Just two paragraphs are devoted to Sony. The first asserts that Sony formed non-solicitation agreements with Pixar, Walt Disney Animation Studios and Digital Domain. The second states that in 2004 or 2005, Pixar president Ed Catmull met in person with senior executives at Sony Animation “to reach some agreement” because his own employees were becoming “really desirable” and he needed “to nip this in the bud.” According to the complaint, Catmull was able to reach a “gentleman’s agreement” with Sony.
These allegations seem like they are lifted from evidence produced in the prior class action, so we’ll note what’s left out.

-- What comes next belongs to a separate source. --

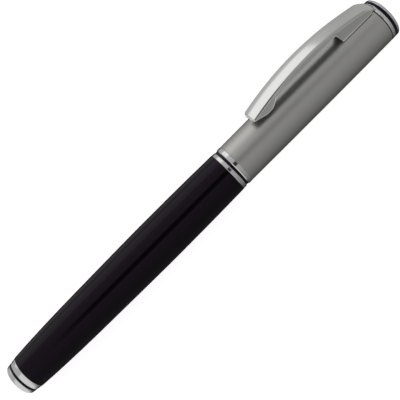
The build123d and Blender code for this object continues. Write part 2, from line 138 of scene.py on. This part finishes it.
def material(name, metallic=0.0, **inputs):
    """A material with one Principled shader whose sockets are set by name, with _ for a space."""
    made = bpy.data.materials.new(name)
    made.use_nodes = True
    shader = made.node_tree.nodes["Principled BSDF"]
    shader.inputs["Metallic"].default_value = metallic
    for socket, value in inputs.items():
        shader.inputs[socket.replace("_", " ")].default_value = value
    return made


def node(tree, kind, **settings):
    """A shader node with its settings, and its inputs where a setting names a socket."""
    made = tree.nodes.new(kind)
    for key, value in settings.items():
        if key in made.inputs:
            made.inputs[key].default_value = value
        else:
            setattr(made, key, value)
    return made


def grain(made, scale, stretch, roughness, bump, distance):
    """Surface grain: a noise, stretched along the pen, that varies the gloss and lifts the surface.

    Roughness is its lowest and highest value, and distance is the height of the grain in metres.
    """
    tree = made.node_tree
    shader = tree.nodes["Principled BSDF"]
    place = node(tree, "ShaderNodeTexCoord")
    mapping = node(tree, "ShaderNodeMapping", Scale=(stretch, 1, 1))
    tree.links.new(place.outputs["Object"], mapping.inputs["Vector"])
    noise = node(tree, "ShaderNodeTexNoise", Scale=scale, Detail=GRAIN_DETAIL)
    tree.links.new(mapping.outputs["Vector"], noise.inputs["Vector"])
    spread = node(tree, "ShaderNodeMapRange")
    spread.inputs["To Min"].default_value = roughness[0]
    spread.inputs["To Max"].default_value = roughness[1]
    tree.links.new(noise.outputs["Fac"], spread.inputs["Value"])
    tree.links.new(spread.outputs["Result"], shader.inputs["Roughness"])
    relief = node(tree, "ShaderNodeBump", Strength=bump, Distance=distance)
    tree.links.new(noise.outputs["Fac"], relief.inputs["Height"])
    tree.links.new(relief.outputs["Normal"], shader.inputs["Normal"])


satin = material("cap_satin", 1.0, Base_Color=(0.6, 0.595, 0.575, 1))
grain(satin, 9000, 0.08, (0.36, 0.44), 0.12, 0.00002)
clip_metal = material("clip_satin", 1.0, Base_Color=(0.86, 0.86, 0.845, 1))
grain(clip_metal, 9000, 0.08, (0.13, 0.18), 0.05, 0.00001)
# Painted shade: this darker, duller copy of the clip's metal goes on the clip's inner skin, partly as
# its unpolished inside and partly as shade under the clip, and on its lower rims and groove as their
# shade
clip_inside_and_shade = material("clip_inside_and_shade", 1.0, Base_Color=(0.4, 0.4, 0.41, 1))
grain(clip_inside_and_shade, 5000, 0.1, (0.4, 0.55), 0.1, 0.00002)
chrome = material("chrome_trim", 1.0, Base_Color=(0.8, 0.8, 0.79, 1))
grain(chrome, 2500, 1, (0.07, 0.12), 0.02, 0.00001)
lacquer = material(
    "barrel_lacquer",
    0.0,
    Base_Color=(0.0042, 0.0026, 0.005, 1),
    IOR=1.3,
    Specular_Tint=(0.95, 0.76, 1.0, 1),
)
grain(lacquer, 700, 1, (0.09, 0.13), 0.02, 0.00002)
black = material(
    "black_trim",
    0.0,
    Base_Color=(0.003, 0.002, 0.011, 1),
    IOR=1.35,
    Specular_Tint=(0.8, 0.75, 1.0, 1),
)
grain(black, 2500, 1, (0.12, 0.2), 0.02, 0.00001)
# Painted shade: a near-black, rough finish on the floor of the cap's groove by the clip's ring, standing
# in for the shade in that groove
groove_shade = material("groove_shade", 0.0, Base_Color=(0.01, 0.01, 0.012, 1))
grain(groove_shade, 3000, 1, (0.6, 0.8), 0.1, 0.00001)
brass = material("turned_brass", 1.0, Base_Color=(0.68, 0.5, 0.24, 1))
grain(brass, 4000, 4, (0.2, 0.32), 0.1, 0.00002)
grip = material("grip_plastic", 0.0, Base_Color=(0.02, 0.02, 0.022, 1))
grain(grip, 3500, 1, (0.42, 0.52), 0.25, 0.00004)
liner = material("liner_plastic", 0.0, Base_Color=(0.035, 0.035, 0.04, 1))
grain(liner, 1800, 1, (0.35, 0.5), 0.1, 0.00003)
shell = material("refill_shell", 0.0, Base_Color=(0.62, 0.62, 0.6, 1))
grain(shell, 1500, 1, (0.25, 0.35), 0.05, 0.00003)
fibre = material("ink_fibre", 0.0, Base_Color=(0.02, 0.03, 0.1, 1))
grain(fibre, 6000, 0.05, (0.7, 0.9), 0.6, 0.0001)
wick = material("wick_fibre", 0.0, Base_Color=(0.03, 0.04, 0.12, 1))
grain(wick, 6000, 0.05, (0.7, 0.9), 0.6, 0.0001)
point_metal = material("point_metal", 1.0, Base_Color=(0.7, 0.67, 0.6, 1))
grain(point_metal, 6000, 4, (0.12, 0.22), 0.08, 0.00001)
carbide = material("ball_carbide", 1.0, Base_Color=(0.3, 0.3, 0.31, 1))
grain(carbide, 9000, 1, (0.1, 0.2), 0.05, 0.00001)
steel = material("spring_steel", 1.0, Base_Color=(0.5, 0.5, 0.49, 1))
grain(steel, 5000, 1, (0.2, 0.3), 0.05, 0.00001)

SLOT_MATERIALS = {
    "cap_satin": satin,
    "clip_satin": clip_metal,
    "chrome_trim": chrome,
    "barrel_lacquer": lacquer,
    "black_trim": black,
    "turned_brass": brass,
    "grip_plastic": grip,
    "liner_plastic": liner,
    "refill_shell": shell,
    "ink_fibre": fibre,
    "wick_fibre": wick,
    "point_metal": point_metal,
    "ball_carbide": carbide,
    "spring_steel": steel,
}
slot_of = {part["node"]: part["material_slot"] for part in frame["record"]["subparts"]}
bodies = frame["record"]["behaviour"]["bodies"]
body_of = {name: body for body, names in bodies.items() for name in names}
for name, cad in frame["nodes"].items():
    for index in range(len(cad.data.materials)):
        cad.data.materials[index] = SLOT_MATERIALS[slot_of[name]]


# ---------------------------------------------------------------- turned pieces


def softened(outline, closed):
    """The outline with each corner rounded: (station, radius) or (station, radius, rounding)."""
    out = []
    count = len(outline)
    for i, corner in enumerate(outline):
        here = Vector(corner[:2])
        size = corner[2] if len(corner) > 2 else EDGE
        at_end = not closed and i in (0, count - 1)
        if at_end or size == 0:
            out.append(here)
            continue
        before = Vector(outline[i - 1][:2]) - here
        after = Vector(outline[(i + 1) % count][:2]) - here
        reach = min(size, before.length * CORNER_SHARE, after.length * CORNER_SHARE)
        start, end = here + before.normalized() * reach, here + after.normalized() * reach
        for step in range(CORNER_STEPS + 1):
            t = step / CORNER_STEPS
            out.append(start * (1 - t) ** 2 + here * 2 * t * (1 - t) + end * t ** 2)
    return out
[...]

For example, before Catmull writes Steve Jobs, “We need to nip this in the bud,” he states, “Sony has approached all of our producers trying to hire them… We don’t have a no raid arrangement with Sony.”
And as for the supposed “gentleman’s agreement,” Catmull was asked about this during his deposition. Yes, he used that phrase, but then, this…
QUESTION: Was that an agreement [with Sony] not to initiate contact with each other’s employees without prior indication of interest on the part of the employee being contacted?
CATMULL: Well, I don’t recall the details of what we said, but I do – I think the general principle was that the act of systematically going after everybody was just bad for everybody. So I – I walked away believing that they would not do that anymore. I was wrong.”
Will Nitsch’s lawyers get an opportunity to investigate further? They will only be able to do so if they hurdle past the initial objections to the lawsuit. Those might include a challenge that this lawsuit was filed too late. In most antitrust lawsuits, the statute of limitations is four years.
And what happened exactly four years ago next week?
As Nitsch’s lawsuit puts it, “Plaintiff and members of the Class did not discover, and could not have discovered through the exercise of reasonable diligence, the existence of any conspiracy until at the earliest September 17, 2010 when it was first revealed that an investigation by the DOJ into non-solicitation agreements among high-tech companies included Pixar, a visual effects and animation company.”